Jerome further claimed that although an exception in Penal Code Section 16690 excludes officers who have agreed to service retirement in lieu of termination, he did not agree to a service retirement in lieu of termination. He maintained that the plain language of the law is clear that his disability retirement qualified him as honorably retired. The city opposed Jerome’s request that the court compel the CWW endorsement.
The city claimed that Section 16690 generally excludes peace officers who accept any form of retirement in lieu of termination. It argued that Jerome was facing termination proceedings and took disability retirement rather than being terminated. It further argued that the court should consider the intent of the California Legislature when it drafted Section 16690, which was to exclude all officers who choose to retire rather than be terminated, whether the retirement is service- or disability-related. The city claimed that not considering the legislature’s intent and relying only on the literal meaning of the code section would result in “absurd consequences.”
The court sided with Jerome, basing its conclusion on the plain meaning of Section 16690, not the legislative intent. The court stated that Section 16690’s language “couldn’t be clearer” that the only officers removed from the definition of “honorably retired” are those who accept service retirement in lieu of termination. The court also concluded that the presumption is that the legislature meant exactly what it wrote, but if that wasn’t what lawmakers meant, it isn’t the court’s place to rewrite the law.
The city urged the court to find in its favor on the grounds that ruling in favor of Jerome was an absurd result. Jerome countered that it wasn’t absurd because unlike a service retirement, it isn’t possible to negotiate a disability retirement. Either a person is medically retired based on an on-duty injury, or he isn’t. The court agreed with that distinction and determined that Jerome didn’t fall within the plain language of the exclusion.

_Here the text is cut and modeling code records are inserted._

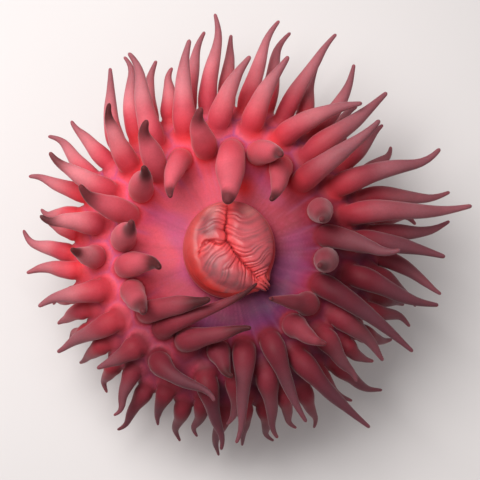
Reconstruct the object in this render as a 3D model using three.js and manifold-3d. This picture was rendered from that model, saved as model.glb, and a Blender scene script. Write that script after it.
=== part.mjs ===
// Sea anemone, life size, standing on its foot with the tentacles spread.
// Millimetres, +Z up. The flat underside of the foot is at z = 0, with the body's axis on the Z axis.
// Bearings are in degrees about that axis, from +X towards +Y.
import * as THREE from 'three';
import { mergeVertices } from 'three/addons/utils/BufferGeometryUtils.js';
import Module from 'manifold-3d';

const wasm = await Module();
wasm.setup();

// Body, from the floor up.
const joint = 0.3; // thin cut between neighbouring pieces
const aroundBody = 28; // facets around the foot, column and disc
const aroundCrown = 24; // and around the crown and lips
const foot = { flat: 26.5, widest: 28, top: 5 };
const column = { foot: 24, waist: 21.6, waistHeight: 10.5, top: 18, shoulder: 24.8 };
const collar = { radius: 35.5, top: 24 };
const crown = { inner: 22, margin: 38.5, rim: 37.2, edge: 26.5 };
const disc = { rim: 37, floor: 36.3 };
const mouth = { x: 1.1, y: -0.5, halfWidth: 12, halfDepth: 12.8, base: 36.9, top: 46.2 };
const lobes = { x: 3.2, y: 0.2, halfWidth: 8.9, halfDepth: 10.9, slit: 0.5 };
const corner = { x: 11.2, y: -9.4, z: 41, radius: 2.3 };

// Three rings of tentacles. Climb is where a ring is rooted on the crown's rounded top: 0 at the
// disc, 90 at the margin. Stagger moves every other root of the ring in and out by that much.
const rings = {
  inner: { first: -4, climb: 13, stagger: 0, root: 3, tip: 0.8, lift: 0.36, settle: 0.36, sides: 6, steps: 7 },
  middle: { first: 3.5, climb: 38, stagger: 0, root: 2.75, tip: 0.65, lift: 0.34, settle: 0.32, sides: 6, steps: 5 },
  outer: { first: -0.25, climb: 75, stagger: 9, root: 2.25, tip: 0.6, lift: 0.3, settle: 0.34, sides: 5, steps: 4 },
};

// The pose, one row for each tentacle in order of bearing: the tip's bearing, reach from the axis
// and height above the floor, then how far the root is turned from its even place, and its lift.
const innerPose = [
  [341, 25, 60, -3], [355, 43.5, 49, -4], [8, 24.5, 60, -4], [37, 50, 50], [36, 15.5, 55], [55, 25, 58],
  [84, 10.5, 53.5], [103, 33, 55], [144, 18, 54], [126, 36, 54], [140, 25, 59], [163, 38, 54],
  [174, 22.5, 59], [200, 16.5, 55], [224, 27, 56, -1], [257, 15.5, 53, -1, 0.45], [304, 15.5, 53, -3],
  [287, 22.5, 50, -4, 0.45], [272, 34, 47], [275, 50, 40], [294, 49, 38], [312, 36, 52], [306, 19, 54],
  [332, 55, 38, -2],
];
const middlePose = [
  [359, 57, 38], [9, 65, 38, -3], [23, 61, 42, -4], [43, 59, 40], [48, 52, 44], [73, 52, 46],
  [84, 50, 46], [101, 56, 42], [115, 57, 42], [132, 47, 48], [154, 51, 44], [173, 47, 46],
  [185, 38, 50], [196, 50, 38], [210, 51, 28], [224, 45, 36], [267, 39, 43, -4, 0.5], [270, 51, 30, 3],
  [273, 45, 31, 2], [285, 50, 29], [308, 59, 32], [315, 48, 36], [327, 50, 32, -4], [344, 57, 34],
];
const outerPose = [
  [350, 58, 30], [6, 60, 30], [13, 53, 19], [14, 62, 28], [33, 55, 22], [39, 55, 30], [52, 55, 22],
  [54, 62, 32], [66, 59, 28], [64, 65, 38], [76, 64, 28], [78, 64, 36], [89, 61, 28], [91, 64, 36],
  [96, 63, 26], [107, 52, 34], [111, 58, 26], [116, 59, 34], [122, 61, 27], [140, 54, 34], [144, 58, 26],
  [158, 56, 32], [167, 51, 26], [171, 48, 34], [175, 55, 26], [184, 52, 32], [194, 48, 20], [201, 48, 24],
  [206, 47, 19], [216, 48, 20], [226, 48, 18], [237, 51, 32], [239, 54, 20], [247, 48, 24], [254, 50, 16],
  [260, 48, 22], [266, 52, 13], [276, 50, 17], [283, 50, 15], [291, 49, 22], [299, 51, 16], [309, 51, 24],
  [318, 55, 18], [322, 48, 28], [333, 50, 18], [341, 52, 26], [346, 50, 16], [347, 53, 21],
];
const archedReach = 30; // an inner tentacle whose tip stays within this arches over the disc
const archedCut = 0.58; // such a tentacle is made in two lengths, cut here along it

const radians = THREE.MathUtils.degToRad;

function fleshMaterial(colour) {
  return new THREE.MeshStandardMaterial({ color: colour, roughness: 0.45, metalness: 0 });
}
const materials = {
  body: fleshMaterial('#9c3a48'),
  crown: fleshMaterial('#bb4654'),
  disc: fleshMaterial('#b24560'),
  lip: fleshMaterial('#d8564e'),
  tentacle: fleshMaterial('#c25a64'),
  tentacleTip: fleshMaterial('#82464a'),
};

const object = new THREE.Group();

// A closed geometry as a solid for the boolean cuts and joins, with its faces turned outwards.
function solidFrom(geometry) {
  geometry.deleteAttribute('normal');
  geometry.deleteAttribute('uv');
  const merged = mergeVertices(geometry, 1e-4);
  const at = merged.attributes.position.array;
  const corners = Uint32Array.from(merged.index.array);
  const kept = [];
  let sixVolumes = 0;
  for (let i = 0; i < corners.length; i += 3) {
    const [a, b, c] = corners.slice(i, i + 3);
    if (a === b || b === c || c === a) continue;
    kept.push(a, b, c);
    const p = new THREE.Vector3().fromArray(at, 3 * a);
    const q = new THREE.Vector3().fromArray(at, 3 * b);
    sixVolumes += p.dot(q.cross(new THREE.Vector3().fromArray(at, 3 * c)));
  }
  if (sixVolumes < 0) kept.reverse();
  const mesh = new wasm.Mesh({
    numProp: 3, vertProperties: Float32Array.from(at), triVerts: Uint32Array.from(kept),
  });
  return new wasm.Manifold(mesh);
}

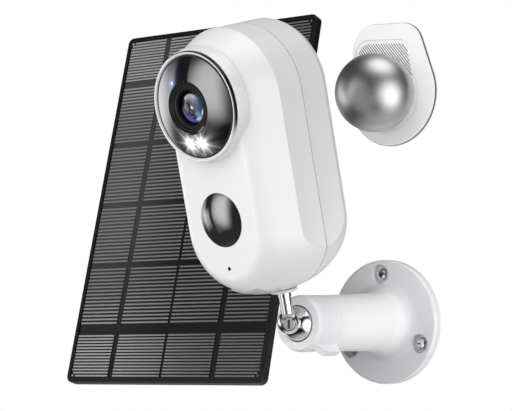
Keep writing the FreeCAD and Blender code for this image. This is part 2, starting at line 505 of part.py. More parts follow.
# the knuckle's flat carries a slotted pivot screw
EYE = Placement(Vector(*KNUCKLE), Rotation(V(0, 0, 1), 36.0).multiply(Rotation(V(1, 0, 0), 10.0)))
knuckle = knuckle.cut(at(box(-7, 7, -7, -4.45, -7, 7), EYE)).cut(at(cyl((0, -4.0, 0), (0, -1, 0), 3.2, 3), EYE))
pin = lathe((0, 3.8), [(2.85, 3.8), (2.85, 4.7), (2.55, 4.95), (0, 4.95)], (0, 0, 0), (0, -1, 0))
pin = pin.cut(box(-0.42, 0.42, -6, -4.3, -2.1, 2.1))
ball = fuse(sph(PBC, BALL_R), knuckle, stud, at(pin, EYE))
node("cam_ball_stud", ball)
nut = lathe((STUD_R + 0.06, 14.9), [(6.2, 14.9), (6.6, 15.3), (6.6, 16.0), (6.3, 16.35), (STUD_R + 0.06, 16.35)], (0, 0, 0), (0, 0, 1))
for k in range(12):
    t = math.radians(30 * k)
    nut = nut.cut(cyl((6.95 * math.cos(t), 6.95 * math.sin(t), 12), (0, 0, 1), 0.75, 6))
node("cam_lock_nut", at(nut, BODY))

# ---------------------------------------------------------------- magnetic ball mount
bm = [(BM_X, BM_Z, 26.3), (BM_X + 6.0, BM_Z + 22.6, 13.0), (BM_X - 10.8, BM_Z + 23.6, 12.7)]


def bm_wire(d):
    return hull_circles([(x, z, r - d) for x, z, r in bm])


plate = prism(bm_wire(0), -BM_T, -0.8)
front_edges = [e for e in plate.Edges if all(abs(v.Point.y + BM_T) < 1e-6 for v in e.Vertexes) and abs(e.BoundBox.YMax + BM_T) < 1e-3]
plate = plate.makeFillet(1.3, front_edges)
# recess with a band of slanting grooves round the ball
inner_c = [(BM_X - 3.0, BM_Z, 19.0), (BM_X + 4.5, BM_Z + 19.6, 7.4), (BM_X - 14.2, BM_Z + 20.6, 7.6)]
plate = plate.cut(prism(hull_circles(inner_c), -BM_T - 0.5, -BM_T + 0.5))
rim_edges = [e for e in plate.Edges if abs(e.BoundBox.YMax + BM_T) < 1e-3 and abs(e.BoundBox.YMin + BM_T) < 1e-3 and e.BoundBox.ZMax < BM_Z + 28.6
             and e.BoundBox.XMax < BM_X + 16.5 and e.BoundBox.XMin > BM_X - 22.5]
plate = plate.makeFillet(0.45, rim_edges)
keep = prism(hull_circles([(x, z, r - 1.8) for x, z, r in inner_c]), -BM_T, -BM_T + 0.95)
grooves = []
for i in range(-36, 37):
    rb = box(-0.22, 0.22, -BM_T + 0.3, -BM_T + 0.95, -50, 50)
    rb.Placement = Placement(V(BM_X + 1.48 * i, 0, BM_Z + 6), Rotation(V(0, 1, 0), -40))
    grooves.append(rb)
grooves = Part.Compound(grooves).common(keep)
plate = plate.cut([g for g in grooves.Solids if g.Volume > 0.02])
plate = cut(plate, cyl((BM_X, 0, BM_BALL_Z), (0, -1, 0), 2.1, 10), cyl((BM_X, 0, BM_BALL_Z), (0, -1, 0), 4.2, 2.0))
plate = plate.fuse(cyl((BM_X, -BM_T + 0.6, BM_BALL_Z), (0, -1, 0), 14.8, 0.6))
plate = plate.cut(cyl((BM_X, 0, BM_BALL_Z), (0, -1, 0), 2.1, 10)).removeSplitter()
node("ball_mount_plate", plate)
dshell = sph((BM_X, BM_BALL_Y, BM_BALL_Z), BM_BALL_R).cut(sph((BM_X, BM_BALL_Y, BM_BALL_Z), BM_BALL_R - 1.4))
dshell = dshell.common(box(-60, 60, -60, -BM_T - 0.02, 60, 160))
node("ball_mount_dome", dshell)
core = sph((BM_X, BM_BALL_Y, BM_BALL_Z), BM_BALL_R - 1.45).common(box(-60, 60, -14.0, -BM_T - 0.02, 60, 160))
core = core.cut(cyl((BM_X, 0, BM_BALL_Z), (0, -1, 0), 1.95, 12.2))
node("ball_mount_core", core)
node("ball_mount_screw", lathe((0, 0.95), [(3.9, 0.95), (3.9, 1.95), (1.9, 1.95), (1.9, 11.6), (0, 12.1)], (BM_X, 0, BM_BALL_Z), (0, -1, 0)))
node("ball_mount_pad", cut(prism(bm_wire(1.0), -0.8, 0)))

# ---------------------------------------------------------------- solar panel
PAN = Placement(Vector(*PAN_C), Rotation(V(0, 0, 1), PAN_YAW).multiply(Rotation(V(1, 0, 0), PAN_LEAN)).multiply(Rotation(V(0, 1, 0), PAN_ROLL)))


def pnode(name, *shapes):
    node(name, *[at(s, PAN) for s in shapes])


hw, hh = PAN_W / 2, PAN_H / 2
frame = rbox(-hw, hw, 0, PAN_T, -hh, hh, PAN_RC, "y")
outer_edges = [e for e in frame.Edges if abs(e.BoundBox.YMax) < 1e-6]
frame = frame.makeFillet(0.7, outer_edges)
frame = frame.cut(rbox(-hw + 2.4, hw - 2.4, -1, 3.2, -hh + 2.4, hh - 2.4, 1.8, "y"))
frame = frame.fuse(cyl((0, PAN_T - 0.5, 0), (0, 1, 0), 9.0, 9.5))
for k in range(6):
    t = math.radians(60 * k + 30)
    rib = box(8.0, 26.0, PAN_T - 0.5, PAN_T + 3.0, -0.9, 0.9)
    rib.rotate(V(0, 0, 0), V(0, 1, 0), 60 * k + 30)
    frame = frame.fuse(rib)
frame = cut(frame, cyl((0, 4.4, 0), (0, 1, 0), 4.8, 9.2), cyl((0, 4.4, 0), (0, 1, 0), STUD_R + 0.6, 12),
            box(-4.0, 4.0, 3.0, 6.0, -46.0, -40.0))
frame = frame.removeSplitter()
pnode("panel_frame", frame)
pnode("panel_backsheet", rbox(-hw + 2.5, hw - 2.5, 0.9, 3.2, -hh + 2.5, hh - 2.5, 1.7, "y"))
COLS = ((-59.2, -35.3), (-32.0, -1.8), (-0.2, 29.5), (33.0, 59.2))
ROWS = ((71.7, 94.9), (35.6, 67.3), (0.9, 32.1), (-33.0, -2.5), (-66.6, -36.4), (-94.9, -72.7))
tiles = []
for x0, x1 in COLS:
    for z0, z1 in ROWS:
        tiles.append(box(x0, x1, 0.45, 0.9, z0, z1))
pnode("panel_cells", *tiles)
pnode("panel_insert", cut(cyl((0, 4.5, 0), (0, 1, 0), 4.78, 9.0), cyl((0, 4, 0), (0, 1, 0), INSERT_BORE, 12)))
jb = rbox(-15, 15, PAN_T, PAN_T + 8.5, -52, -34, 2.0, "y")
jb = jb.cut(rbox(-13.4, 13.4, PAN_T - 0.5, PAN_T + 6.9, -50.4, -35.6, 1.2, "y"))
jb = jb.cut(cyl((0, PAN_T + 4.2, -56), (0, 0, 1), 2.9, 8))
pnode("panel_junction_box", jb)
pnode("panel_cable_gland", cut(fuse(cyl((0, PAN_T + 4.2, -50.3), (0, 0, -1), 2.85, 1.8), cyl((0, PAN_T + 4.2, -52.0), (0, 0, -1), 4.1, 2.2),
                                    Part.makeCone(3.6, 2.6, 5.5, V(0, PAN_T + 4.2, -54.2), V(0, 0, -1))),
                               cyl((0, PAN_T + 4.2, -49), (0, 0, -1), 1.7, 14)))

nrm = PAN.Rotation.multVec(V(0, -1, 0))
PBALL = Vector(*PAN_C) - nrm * PB_DIST
PWC = (PBALL.x, 0, PBALL.z)
BH = -PBALL.y                                  # ball centre height above the wall
pb = lathe((7.6, 0), [(23.6, 0), (24.0, 0.4), (24.0, 2.8), arc90((24.0, 2.8), (24.0, 4.0), (22.8, 4.0)),
                      (14.0, 4.0), (12.2, 5.8), (11.0, 6.0), (11.0, BH + 2.2), (5.0, BH + 2.2), (5.0, 3.0), (7.6, 3.0)], PWC, AX)
pb = pb.cut(sph((PBALL.x, PBALL.y, PBALL.z), PB_R + 0.2))
pos = []
for a in PW_ANGLES:
    x, z = PWC[0] + PW_PCD / 2 * math.cos(math.radians(a)), PWC[2] + PW_PCD / 2 * math.sin(math.radians(a))
    pos.append((x, z))
    pb = cut(pb, cyl((x, 1, z), AX, 2.0, 20), cyl((x, -2.4, z), AX, 3.6, 10))
node("panel_bracket_base", pb.removeSplitter())
node("panel_bracket_screws", *[wall_screw(x, z, 2.4, 3.1, 1.9, 1.55, 1.75, 18.0) for x, z in pos])
ring = lathe((11.3, 6.6), [(13.6, 6.6), (14.1, 7.1), (14.1, BH + 0.2), (13.6, BH + 0.7), (11.3, BH + 0.7)], PWC, AX)
for k in range(18):
    t = math.radians(20 * k)
    ring = ring.cut(cyl((PWC[0] + 14.6 * math.cos(t), -6.0, PWC[2] + 14.6 * math.sin(t)), AX, 0.9, BH))
node("panel_lock_ring", ring)
ps = fuse(cyl((0, PB_DIST, 0), (0, -1, 0), 2.8, 12.5), lathe((0, 12.3), [(STUD_R, 12.3), (STUD_R, 24.2), (STUD_R - 0.6, 24.8), (0, 24.8)], (0, PB_DIST, 0), (0, -1, 0)),
          sph((0, PB_DIST, 0), PB_R))
pnode("panel_ball_stud", ps)
pn = lathe((STUD_R + 0.06, 12.5), [(5.6, 12.5), (6.0, 12.9), (6.0, 15.2), (5.6, 15.6), (STUD_R + 0.06, 15.6)], (0, PB_DIST, 0), (0, -1, 0))
for k in range(6):
    t = math.radians(60 * k)
    pn = pn.cut(cyl((6.7 * math.cos(t), PB_DIST - 11, 6.7 * math.sin(t)), (0, -1, 0), 1.1, 7))
pnode("panel_lock_nut", pn)

print("nodes", len(NODES))
fx = BODY.Rotation.multVec(V(1, 0, 0))
fz = BODY.Rotation.multVec(V(0, 0, 1))
fp = BODY.multVec(V(0, FLAP[2], 17.6))
print("stud axis", tuple(round(c, 6) for c in fz), "flap axis", tuple(round(c, 6) for c in fx), "flap point", tuple(round(c, 4) for c in fp))
print("panel normal", tuple(round(c, 6) for c in nrm), "panel ball", tuple(round(c, 4) for c in PBALL), "panel wall centre", PWC)
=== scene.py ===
import math

import bmesh
import bpy
from mathutils import Euler, Matrix, Vector

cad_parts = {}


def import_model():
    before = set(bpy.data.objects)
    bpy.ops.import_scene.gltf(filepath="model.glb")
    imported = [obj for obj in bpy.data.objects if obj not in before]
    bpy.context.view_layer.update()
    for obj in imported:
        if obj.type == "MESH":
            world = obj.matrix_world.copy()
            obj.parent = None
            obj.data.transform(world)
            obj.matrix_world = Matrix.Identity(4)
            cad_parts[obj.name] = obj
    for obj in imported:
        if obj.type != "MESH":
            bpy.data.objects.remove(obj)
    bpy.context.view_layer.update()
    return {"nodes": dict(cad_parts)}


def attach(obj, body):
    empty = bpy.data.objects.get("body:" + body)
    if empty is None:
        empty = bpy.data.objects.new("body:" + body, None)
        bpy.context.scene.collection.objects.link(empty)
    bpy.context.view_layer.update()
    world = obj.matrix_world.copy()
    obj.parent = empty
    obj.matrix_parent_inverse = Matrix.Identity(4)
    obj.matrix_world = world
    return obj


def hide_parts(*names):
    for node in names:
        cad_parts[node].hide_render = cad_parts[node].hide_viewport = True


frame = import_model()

MM = 0.001
scene = bpy.context.scene

# ---------------------------------------------------------------- local frames (world = M @ local, local in mm)


def rot(axis, deg):
    return Matrix.Rotation(math.radians(deg), 3, axis)


BODY_R = rot("X", 15.0) @ rot("Z", -5.0)
BODY_O = Vector((0.0, -82.1, 0.7)) * MM
PAN_R = rot("Z", 3.74) @ rot("X", -16.91) @ rot("Y", -1.36)
PAN_O = Vector((-94.3, -43.4, 63.4)) * MM
FRAMES = {
    "body": (BODY_O, BODY_R),
    "pan": (PAN_O, PAN_R),
    "wall": (Vector((0, 0, 0)), Matrix.Identity(3)),
    "bracket": (Vector((0, 0, 0)), rot("X", 90.0)),          # local z = -Y, out of the wall
    "mount": (Vector((3.5, -17.3, 113.9)) * MM, Matrix.Identity(3)),
    "pbracket": (Vector((-96.17226, 0, 54.67392)) * MM, rot("X", 90.0)),
    "eye": (Vector((0.0, -82.1, 0.7)) * MM, rot("Z", 36.0) @ rot("X", 10.0)),   # pivot screw of the knuckle
}


def world(fr, p):
    o, r = FRAMES[fr]
    return o + r @ (Vector(p) * MM)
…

The city was commanded to issue Jerome’s retirement identification with the CCW endorsement or issue the badge without the CCW endorsement and provide Jerome a hearing to challenge the denial of his CCW privileges. The city appealed the court’s decision, arguing it was required to consider the legislature’s intent—that lawmakers meant to deny CCW endorsements for officers who chose to retire in lieu of termination, regardless of whether it was a disability or service retirement.
The court of appeal affirmed the trial court’s conclusion that the language of Section 16690 is clear that it excludes only officers who accept service retirement in lieu of termination, and officers who accept disability retirement are honorably retired under any circumstances. Bonome v. City of Riverside (California Court of Appeal, 4th Appellate District, 3/24/17).
The court has made it clear that its interpretation of Section 16690 is based strictly on the statutory language itself. As a result, only police officers who accept service retirement in lieu of termination are excluded from being honorably retired. Officers who retire based on a disability, even while a termination proceeding is pending, are still considered honorably retired in the eyes of the law.